O sabor da bebida, em comparação a outros bagaços, é suave e equilibrado, com claras notas abaunilhadas, graças ao envelhecimento de seis meses a alguns anos, em barris de roble caucasiano das montanhas.
O Cáucaso é uma verdadeira estufa exótica da Rússia: regiões de florestas subtropicais e de prados alpinos são conhecidas pela sua biodiversidade. Ali crescem várias espécies de carvalho, duas das quais – o branco e o vermelho – são as mais usadas na tanoaria.
A madeira local é de tanto potencial vinícola, que é cada vez mais procurada pelos fabricantes de vinhos franceses, que alteram aduelas de carvalho de Limousin (há muito tempo, em risco de extinção) e as do roble caucasiano.

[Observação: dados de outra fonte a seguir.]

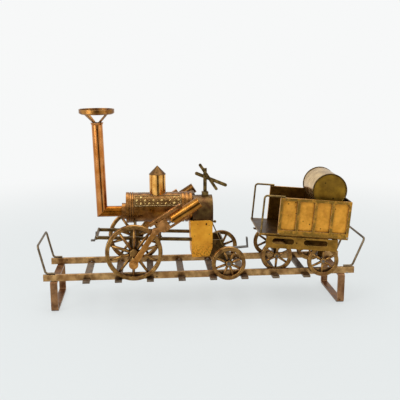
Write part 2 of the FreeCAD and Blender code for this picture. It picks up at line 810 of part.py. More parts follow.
def connecting_rod(side):
    y0, y1 = -rod_y - rod_thickness / 2, -rod_y + rod_thickness / 2
    length = math.hypot(crank_pin[0] - boss[0], crank_pin[1] - boss[1])
    ux, uz = (crank_pin[0] - boss[0]) / length, (crank_pin[1] - boss[1]) / length
    outline = []
    for along, half in ((0, 3.1), (length, 4.1), (length, -4.1), (0, -3.1)):
        outline.append((boss[0] + ux * along - uz * half, boss[1] + uz * along + ux * half))
    bar = prism_y(outline, y0, y1)
    bar = bar.fuse(rod(boss_radius - 0.2, (boss[0], y0, boss[1]), (boss[0], y1, boss[1])))
    bar = bar.fuse(rod(big_end_radius, (crank_pin[0], y0, crank_pin[1]), (crank_pin[0], y1, crank_pin[1])))
    bar = bar.cut(rod(crank_pin_radius + running_clearance, (boss[0], y0 - 1, boss[1]), (boss[0], y1 + 1, boss[1])))
    bar = bar.cut(rod(big_end_hole, (crank_pin[0], y0 - 1, crank_pin[1]), (crank_pin[0], y1 + 1, crank_pin[1])))
    return mirrored(bar.removeSplitter(), side)


def crank_pins():
    """Pins fixed in the drive wheels, each with a keeper washer outside the rod."""
    pins = []
    x, z = crank_pin
    for sign in SIDES.values():
        face = rod_y + rod_thickness / 2 + fit_gap
        shank = rod(crank_pin_radius, (x, -wheel_outer_y + crank_pin_depth, z), (x, -face - 1.6, z))
        shoulder = rod(3.6, (x, -wheel_outer_y, z), (x, -rod_y + rod_thickness / 2 + fit_gap, z))
        washer = rod(big_end_hole + 1.5, (x, -face - 0.8, z), (x, -face, z))
        pins.append(mirrored(shank.fuse(shoulder).fuse(washer).removeSplitter(), sign))
    return group(pins)


def drive_wheel(side):
    face = -wheel_outer_y
    wheel = spoked_wheel(drive_radius, drive_spokes, crank_angle, drive_hub_radius, axle_radius,
                         face, -wheel_inner_y, hub_step, 3.6)
    px, pz = crank_pin[0] - drive_axle[0], crank_pin[1] - drive_axle[1]
    web = bar_xz((0, 0), (px, pz), 2 * crank_boss_radius - 3.0, face + 0.6, face + crank_boss_depth)
    wheel = wheel.fuse(web.cut(rod(axle_radius, (0, face - 1, 0), (0, face + 6, 0))))
    wheel = wheel.fuse(rod(crank_boss_radius, (px, face, pz), (px, face + crank_boss_depth, pz)))
    wheel = wheel.cut(rod(crank_pin_radius, (px, face - 1, pz), (px, face + crank_pin_depth, pz)))
    wheel.translate(V(drive_axle[0], 0, drive_axle[1]))
    return mirrored(wheel.removeSplitter(), side)


def axle(centre, half_length):
    return rod(axle_radius, (centre[0], -half_length, centre[1]), (centre[0], half_length, centre[1]))


def rear_wheel(side):
    wheel = spoked_wheel(rear_radius, rear_spokes, 20, rear_hub_radius, axle_radius,
                         -wheel_outer_y, -wheel_inner_y, hub_step, 2.8)
    wheel.translate(V(rear_axle[0], 0, rear_axle[1]))
    return mirrored(wheel, side)


def build_locomotive():
    nodes = {"frame_bars": frame_bars(), "front_beam": front_beam(), "hornplates": hornplates(),
             "rear_carrier": rear_carrier(), "coupling_hooks": group([front_hook(), rear_hook()]),
             "boiler_shell": boiler_shell(), "boiler_front_plate": boiler_front_plate(),
             "boiler_saddles": boiler_saddles(), "flue_pipe": flue_pipe(),
             "chimney_pipe": chimney_pipe(), "chimney_lip": chimney_lip(), "crown_struts": crown_struts(),
             "crown_ring": crown_ring(), "dome_tube": dome_tube(), "dome_cap": dome_cap(),
             "relief_bands": relief_bands(), "firebox_shell": firebox_shell(),
             "firebox_casing": firebox_casing(), "grate": grate(), "drain_knob": drain_knob(),
             "stay_rods": stay_rods(), "regulator_post": regulator_post(),
             "lever_pins": lever_pins(), "upper_lever": lever(upper_lever, -1),
             "lower_lever": lever(lower_lever, 1), "cylinder_brackets": cylinder_brackets(),
             "crank_pins": crank_pins(), "drive_axle": axle(drive_axle, wheel_outer_y + 0.4),
             "rear_axle": axle(rear_axle, wheel_outer_y + 1.6)}
    nodes["boiler_hoops"] = boiler_hoops()
    nodes["cylinders"] = both(cylinder)
    nodes["slide_bars"] = both(slide_bars)
    nodes["drive_wheels"] = both(drive_wheel)
    nodes["rear_wheels"] = both(rear_wheel)
    for side, sign in SIDES.items():
        nodes[side + "_crosshead"] = crosshead(sign)
        nodes[side + "_piston_rod"] = piston_rod(sign)
        nodes[side + "_connecting_rod"] = connecting_rod(sign)
    return nodes


# tender, level and about its own origin


def tender_floor():
    half = tender_width / 2
    plate = box(chassis_front - 1.0, body_rear, -half, half, body_bottom - 4.0, body_bottom - 1.4)
    step = box(footplate_front, chassis_front - 1.0, -half, half, body_bottom - 4.0, body_bottom - 1.4)
    return plate.fuse(step).removeSplitter()


def side_wall(side):
    """Sheet side with a soldered border and uprights that leave four sunk panels."""
    outer = tender_width / 2
    sheet_in = outer - panel_depth
    z0, z1 = body_bottom - 1.4, body_top
    wall = box(body_front, body_rear, -outer, -sheet_in + 1.2, z0, z1)
    step = (body_rear - body_front - panel_frame) / panel_count
    for i in range(panel_count):
        x0 = body_front + panel_frame + i * step
        wall = wall.cut(box(x0, x0 + step - panel_frame, -outer - 1, -sheet_in, z0 + panel_frame + 2.4,
                            z1 - panel_frame))
    return mirrored(wall, side)


def rear_wall():
    half = tender_width / 2 - panel_depth - 1.2
    return box(body_rear - 1.4, body_rear, -half, half, body_bottom - 1.4, body_top)


def slot(x0, x1, z0, z1, y0, y1):
    radius = (z1 - z0) / 2
    return eye_bar((x0 + radius, z0 + radius), (x1 - radius, z0 + radius), radius, y0, y1)


def chassis_plate(side):
    y0, y1 = -chassis_half_width, -chassis_half_width + chassis_sheet
    plate = box(chassis_front, chassis_rear, y0, y1, chassis_bottom, chassis_top)
    for x0, x1 in ((-39.0, -8.5), (5.0, 38.5)):
        plate = plate.cut(slot(x0, x1, chassis_bottom + 6.2, chassis_top - 2.4, y0 - 1, y1 + 1))
    return mirrored(plate, side)


def chassis_members():
    """Cross strips that join the chassis plates, and the hangers that carry the axles."""
    inner = chassis_half_width - chassis_sheet
    parts = []
    for x in (chassis_front + 0.2, 2.0, chassis_rear - 6.2):
        parts.append(box(x, x + 6.0, -inner, inner, chassis_top - 2.0, chassis_top))
    for sign in SIDES.values():
        y0, y1 = sorted((sign * (inner_plate_y + 0.8), sign * (inner_plate_y - 0.8)))
        plate = box(chassis_front + 7, chassis_rear - 7, y0, y1, chassis_bottom - 2, chassis_top - 2)
        for x, z in (front_wheels, rear_wheels):
            plate = plate.fuse(box(x - 3.5, x + 3.5, y0, y1, z - 4, chassis_top - 2))
            plate = plate.cut(rod(axle_radius - 0.5 + running_clearance, (x, y0 - 1, z), (x, y1 + 1, z)))
        parts.append(plate.removeSplitter())
    return group(parts)


def handrail(side):
    """Bent wire from the footplate's corner up and back to the top of the side wall."""
    y = -tender_width / 2 + rail_wire_radius
    front = footplate_front + rail_wire_radius + 0.5
    points = [(front, y, body_bottom - 1.4), (front + 0.6, y, body_top + rail_wire_radius),
              (body_front + 6.0, y, body_top + rail_wire_radius)]
    return mirrored(wire_path(points, 4.0, rail_wire_radius), side)


def drawbar():
    """Flat strip under the footplate with an upright pin hole for the engine's hook."""
    bar = box(chassis_front - 11.0, chassis_front + 20.0, -3.5, 3.5, chassis_top - 3.2, chassis_top - 2.0)
    return bar.cut(rod(1.6, (chassis_front - 7.0, 0, chassis_top - 8), (chassis_front - 7.0, 0, chassis_top)))


def barrel_shell():
    half = barrel_length / 2
    return tube(barrel_radius - 0.7, barrel_radius - 1.9, (barrel_x, -half + lid_thickness, barrel_z),
                (barrel_x, half - lid_thickness, barrel_z))


def barrel_ends():
    """Two dished lids with a raised rim."""
    lids = []
    half = barrel_length / 2
    for sign in SIDES.values():
        rim = rod(barrel_radius, (barrel_x, -half, barrel_z), (barrel_x, -half + lid_thickness, barrel_z))
        recess = rod(barrel_radius - barrel_rim, (barrel_x, -half - 1, barrel_z),
                     (barrel_x, -half + barrel_dish, barrel_z))
        lids.append(mirrored(rim.cut(recess), sign))
    return group(lids)


def barrel_cradles():
    """Two shaped boards across the coal space that hold the barrel."""
    half = tender_width / 2 - panel_depth - 1.2
    boards = []
    barrel = rod(barrel_radius, (barrel_x, -50, barrel_z), (barrel_x, 50, barrel_z))
    for x in (barrel_x - 16.0, barrel_x + 14.0):
        board = box(x, x + 2.0, -half, half, body_bottom - 1.4, barrel_z - 13.0)
        boards.append(board.cut(barrel))
    return group(boards)


def barrel_tap():
    """Small hooked outlet on the back of the rear wall."""
    z = body_top - 1.5
    points = [(body_rear, 18, z), (body_rear + 4.0, 18, z), (body_rear + 4.0, 18, z - 5.0)]
    return wire_path(points, 1.8, 0.9)


def tender_wheelset(centre, lateral):
    """Axle with two wheels; the whole set sits off-centre by the lateral step."""
    x, z = centre
    half = tender_wheel_span / 2
    bore = axle_radius - 0.5
    wheels = []
    for sign in SIDES.values():
        wheel = spoked_wheel(tender_radius, tender_spokes, 30, 3.6, bore, -half, -half + tender_tread, 0.6, 2.6)
        wheel = mirrored(wheel, sign)
        wheel.translate(V(x, lateral, z))
        wheels.append(wheel)
    shaft = rod(bore, (x, lateral - half - 1.2, z), (x, lateral + half + 1.2, z))
    return group(wheels), shaft


def build_tender():
    front_pair, front_shaft = tender_wheelset(front_wheels, wheel_side_step)
    rear_pair, rear_shaft = tender_wheelset(rear_wheels, -wheel_side_step)
    nodes = {"tender_floor": tender_floor(), "tender_rear_wall": rear_wall(),
             "tender_side_walls": both(side_wall), "tender_chassis_plates": both(chassis_plate),
             "tender_chassis_members": chassis_members(), "tender_handrails": both(handrail),
             "tender_drawbar": drawbar(), "barrel_shell": barrel_shell(), "barrel_ends": barrel_ends(),
             "barrel_cradles": barrel_cradles(), "barrel_tap": barrel_tap(),
             "tender_front_wheels": front_pair, "tender_front_axle": front_shaft,
             "tender_rear_wheels": rear_pair, "tender_rear_axle": rear_shaft}
    placement = FreeCAD.Placement(V(*tender_origin), FreeCAD.Rotation(tender_yaw, tender_pitch, 0))
    for shape in nodes.values():
        shape.Placement = placement.multiply(shape.Placement)
    return nodes


def main():
    os.makedirs("parts", exist_ok=True)
    for build in (build_track, build_locomotive, build_tender):
        for name, shape in build().items():
            shape = shape.copy()
            shape.translate(V(frame_shift, 0, 0))
            shape.exportStep("parts/" + name + ".step")
            if not shape.isValid():
                print("invalid solid:", name)


main()
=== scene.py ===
import math

import bmesh
import bpy
from mathutils import Matrix, Vector


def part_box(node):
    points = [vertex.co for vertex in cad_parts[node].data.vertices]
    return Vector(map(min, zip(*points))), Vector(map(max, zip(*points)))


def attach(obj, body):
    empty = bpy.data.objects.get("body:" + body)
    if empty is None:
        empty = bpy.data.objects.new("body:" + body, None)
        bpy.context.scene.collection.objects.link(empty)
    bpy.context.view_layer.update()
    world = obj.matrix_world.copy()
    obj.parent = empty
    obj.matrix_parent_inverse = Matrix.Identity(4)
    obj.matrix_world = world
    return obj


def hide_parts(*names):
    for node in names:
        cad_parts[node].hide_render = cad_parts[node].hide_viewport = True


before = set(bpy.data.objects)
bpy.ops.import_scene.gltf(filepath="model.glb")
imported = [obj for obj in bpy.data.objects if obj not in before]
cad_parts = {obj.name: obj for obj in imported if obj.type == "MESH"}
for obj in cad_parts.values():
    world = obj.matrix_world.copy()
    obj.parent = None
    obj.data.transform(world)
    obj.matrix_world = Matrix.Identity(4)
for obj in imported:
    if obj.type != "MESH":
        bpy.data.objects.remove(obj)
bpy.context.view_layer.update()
print("frame loaded:", len(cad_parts), "nodes")


def mm(value):
    return value / 1000.0


# the main camera, in millimetres and degrees
viewpoint = {"place": (-75.45, -885.4, 330.3), "turn": 4.7, "down": 11.86, "roll": 0.12, "lens": 57.6}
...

Além disso, o carvalho branco é da família do quercus petreae, do País de Gales, com o qual se constrói o vasilhame para o whisky, famoso precisamente pelos seus tons abaunilhados.
A kizliárka está à venda em muitas das grandes cidades da Rússia. É fácil reconhecê-la pela cor acentuadamente dourada e pelo rótulo com o retrato do príncipe Piotr Bagration, célebre chefe militar das guerras napoleônicas, cujas raízes também estão ligadas a Kizliar.